- **DIRECTIVE**:
What lines of the data hold the string "joints"? Pull each one out.

- **SOURCE EXCERPT**:
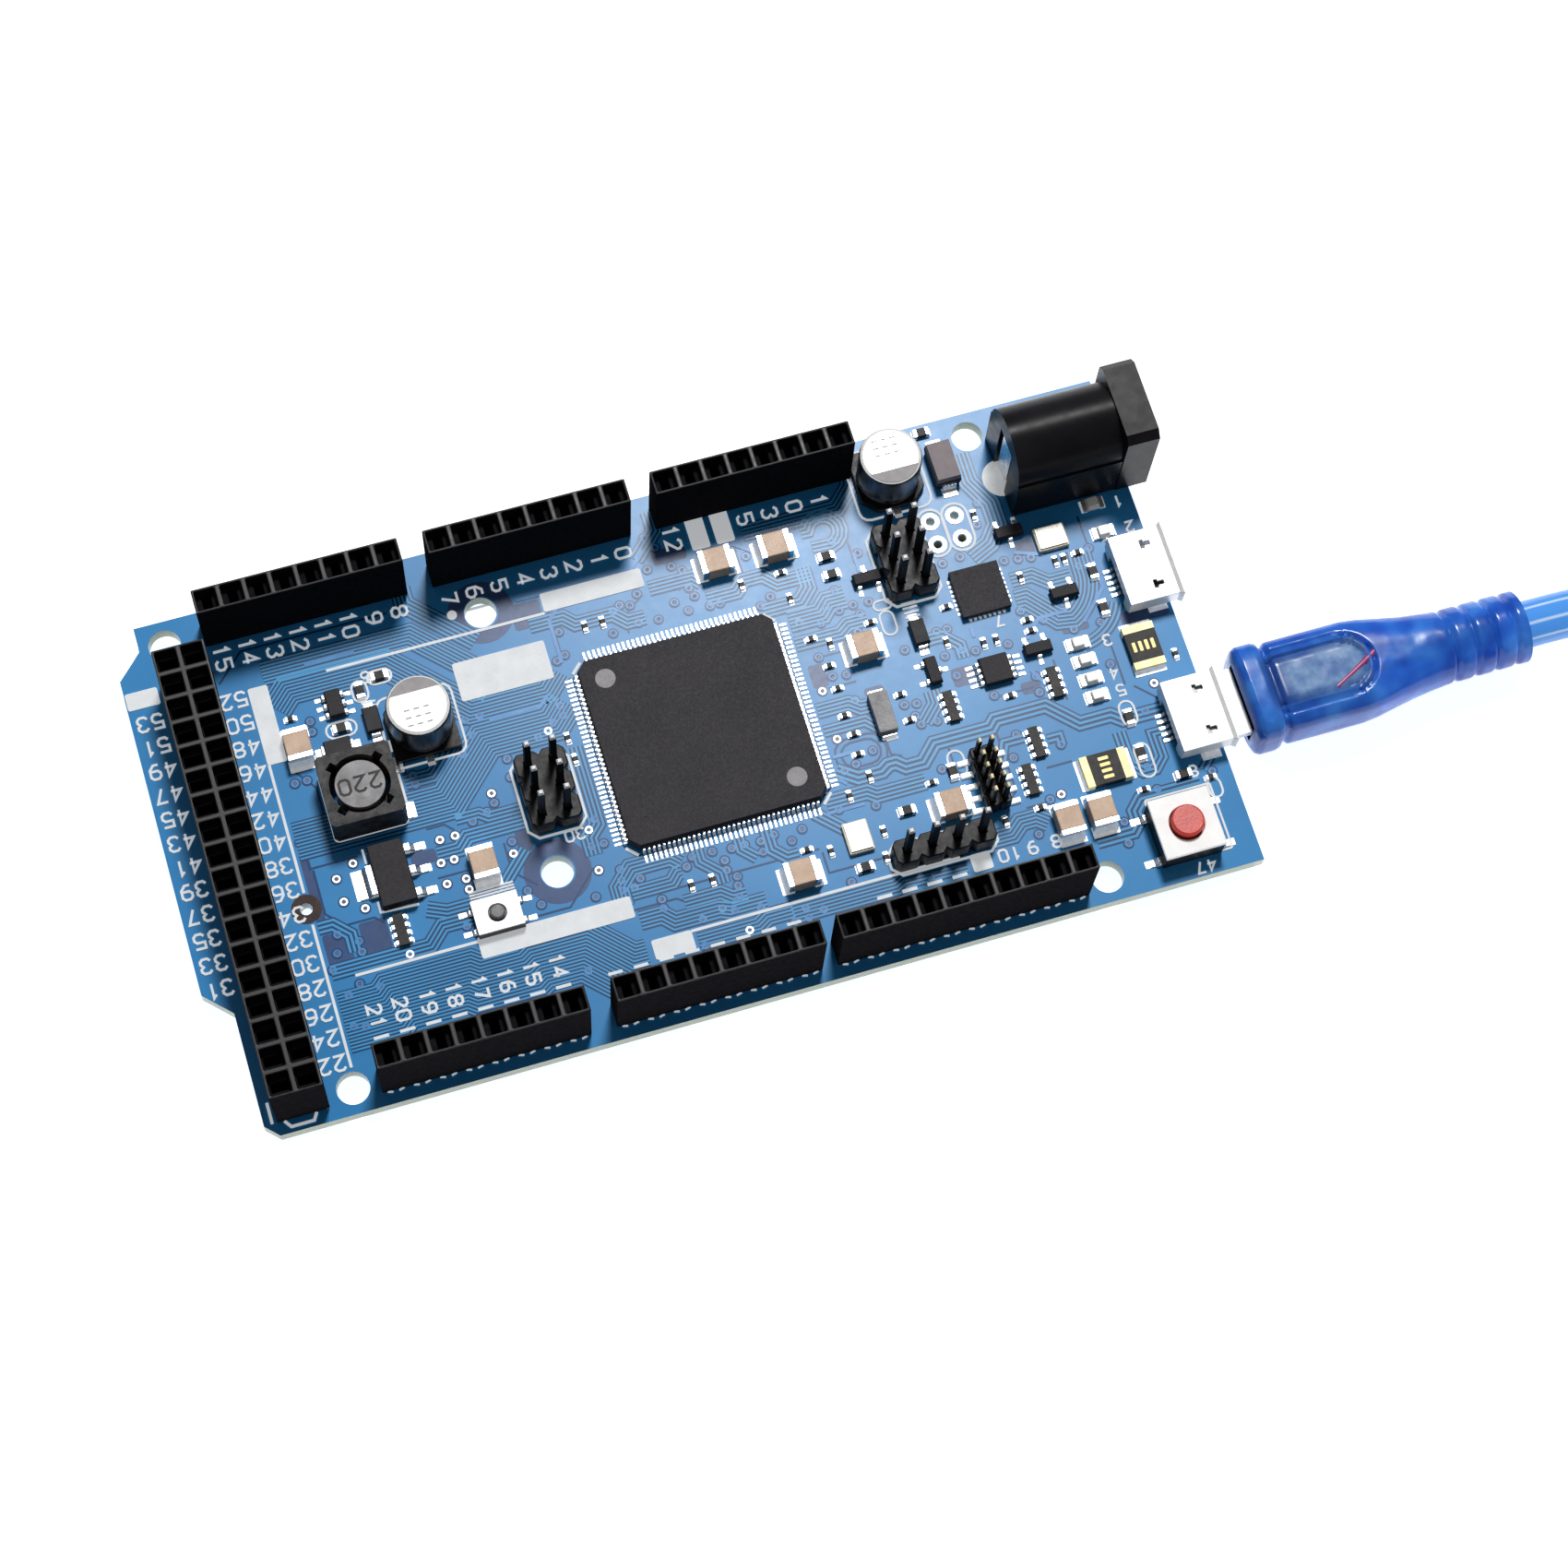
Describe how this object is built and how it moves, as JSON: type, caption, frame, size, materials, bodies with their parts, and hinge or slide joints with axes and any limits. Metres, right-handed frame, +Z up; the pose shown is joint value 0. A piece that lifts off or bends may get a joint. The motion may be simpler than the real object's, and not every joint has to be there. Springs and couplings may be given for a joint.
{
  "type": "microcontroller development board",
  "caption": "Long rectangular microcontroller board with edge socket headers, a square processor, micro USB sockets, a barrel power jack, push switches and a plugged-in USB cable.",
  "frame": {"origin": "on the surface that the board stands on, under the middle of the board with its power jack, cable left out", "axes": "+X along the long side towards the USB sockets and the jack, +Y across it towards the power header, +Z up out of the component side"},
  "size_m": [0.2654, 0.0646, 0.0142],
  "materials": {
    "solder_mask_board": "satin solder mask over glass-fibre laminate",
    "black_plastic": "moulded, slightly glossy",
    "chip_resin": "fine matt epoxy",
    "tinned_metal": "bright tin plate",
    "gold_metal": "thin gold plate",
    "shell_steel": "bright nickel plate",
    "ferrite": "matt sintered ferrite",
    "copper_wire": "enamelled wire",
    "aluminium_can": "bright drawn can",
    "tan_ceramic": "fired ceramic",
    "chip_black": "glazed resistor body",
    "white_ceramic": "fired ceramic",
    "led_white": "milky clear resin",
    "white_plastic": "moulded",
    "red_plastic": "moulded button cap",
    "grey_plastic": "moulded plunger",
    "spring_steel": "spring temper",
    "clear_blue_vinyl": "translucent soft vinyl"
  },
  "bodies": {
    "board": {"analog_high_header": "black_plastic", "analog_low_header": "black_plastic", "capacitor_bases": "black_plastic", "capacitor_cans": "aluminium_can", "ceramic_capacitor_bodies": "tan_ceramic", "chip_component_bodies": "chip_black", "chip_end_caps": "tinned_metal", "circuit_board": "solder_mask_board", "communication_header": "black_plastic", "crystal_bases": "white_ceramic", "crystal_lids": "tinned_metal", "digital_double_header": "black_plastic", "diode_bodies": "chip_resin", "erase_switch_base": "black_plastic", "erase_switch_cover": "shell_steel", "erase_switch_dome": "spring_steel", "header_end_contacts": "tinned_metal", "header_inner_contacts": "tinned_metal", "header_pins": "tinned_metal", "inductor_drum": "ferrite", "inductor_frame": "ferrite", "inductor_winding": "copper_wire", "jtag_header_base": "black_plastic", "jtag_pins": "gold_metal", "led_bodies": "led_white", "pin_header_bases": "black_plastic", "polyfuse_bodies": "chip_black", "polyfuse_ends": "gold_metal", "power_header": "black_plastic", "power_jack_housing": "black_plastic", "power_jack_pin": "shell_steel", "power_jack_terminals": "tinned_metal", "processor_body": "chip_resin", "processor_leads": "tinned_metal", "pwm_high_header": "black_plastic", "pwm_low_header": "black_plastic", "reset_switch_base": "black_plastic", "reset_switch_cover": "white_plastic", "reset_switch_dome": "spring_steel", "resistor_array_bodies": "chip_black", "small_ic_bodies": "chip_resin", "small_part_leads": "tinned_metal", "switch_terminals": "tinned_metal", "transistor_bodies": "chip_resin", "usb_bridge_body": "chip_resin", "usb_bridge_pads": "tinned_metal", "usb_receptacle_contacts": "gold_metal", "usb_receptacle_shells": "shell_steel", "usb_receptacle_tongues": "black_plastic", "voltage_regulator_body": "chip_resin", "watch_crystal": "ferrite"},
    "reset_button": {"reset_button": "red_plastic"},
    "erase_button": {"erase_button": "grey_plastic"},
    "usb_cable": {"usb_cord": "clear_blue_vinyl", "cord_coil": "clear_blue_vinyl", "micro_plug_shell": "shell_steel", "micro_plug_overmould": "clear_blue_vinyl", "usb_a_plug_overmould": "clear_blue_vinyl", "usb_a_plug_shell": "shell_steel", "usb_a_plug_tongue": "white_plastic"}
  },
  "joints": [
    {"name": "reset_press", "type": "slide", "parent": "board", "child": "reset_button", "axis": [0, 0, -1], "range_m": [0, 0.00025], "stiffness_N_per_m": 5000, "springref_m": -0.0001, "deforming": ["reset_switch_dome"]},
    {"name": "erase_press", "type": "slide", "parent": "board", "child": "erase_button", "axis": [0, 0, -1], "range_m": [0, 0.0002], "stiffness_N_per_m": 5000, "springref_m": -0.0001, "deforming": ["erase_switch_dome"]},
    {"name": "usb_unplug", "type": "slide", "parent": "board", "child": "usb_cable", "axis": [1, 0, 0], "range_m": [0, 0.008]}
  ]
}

- **RESULT OF THIS EXERCISE**:
Describe how this object is built and how it moves, as JSON: type, caption, frame, size, materials, bodies with their parts, and hinge or slide joints with axes and any limits. Metres, right-handed frame, +Z up; the pose shown is joint value 0. A piece that lifts off or bends may get a joint. The motion may be simpler than the real object's, and not every joint has to be there. Springs and couplings may be given for a joint.
  "joints": [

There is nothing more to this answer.